Which gets me to assimilation. We Americans have proven much better at assimilating immigrants than have most other nations -- if you are disturbed by Latino demonstrations in Los Angeles, look at the Muslim riots and murders in Western Europe. But some of our elites have soured on, in Theodore Roosevelt's word, Americanization. Education elites have produced bilingual education, which too often is neither bilingual nor education. Immigrants' children need to learn to speak, read and write in English. Political and judicial elites have mandated bilingual ballots -- even though applicants for citizenship need to show they've mastered English. Transnational elites, to use Professor Samuel Huntington's word, have taught a version of American history that treats the Founding Fathers solely as slaveholders and tells us nothing about World War II but the internment of Japanese Americans. They want to encourage immigrants to remain in separate and oppositional cultural enclaves.
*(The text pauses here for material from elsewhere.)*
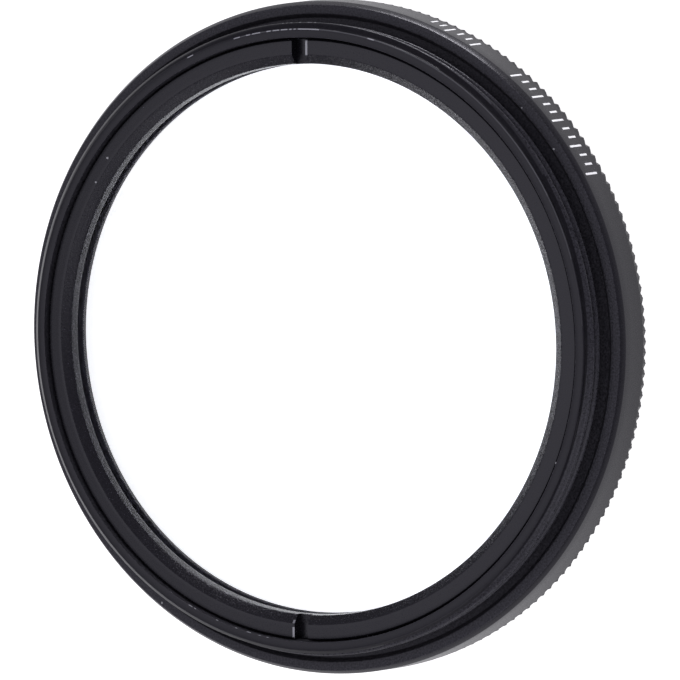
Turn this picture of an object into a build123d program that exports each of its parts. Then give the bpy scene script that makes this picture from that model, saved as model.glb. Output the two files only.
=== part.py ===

As Theodore Roosevelt said a century ago, immigrants -- and all of our children -- need to learn and appreciate the American heritage, the brilliant work of the Founders, our expansion of freedoms and our vibrant system of representative government. American adults are snapping up copies of books about the Founders. American children, and especially immigrants' children, need to learn the lessons of the Founders, too.
I still have hopes that Congress will be able to pass a compromise immigration bill that will regularize immigration in tandem with the labor market, with border security measures and with a later phase-in of something like the free-market guest-worker bill sponsored by Rep. Mike Pence and Sen. Kay Bailey Hutchison. But that's not the whole task. Large majorities of both the American people and of immigrants themselves favor assimilation and Americanization. We need to overcome the efforts by elites to undermine it, both in any immigration bill and in our schools and our daily lives. Americans have dealt with immigration constructively before. We can do so again.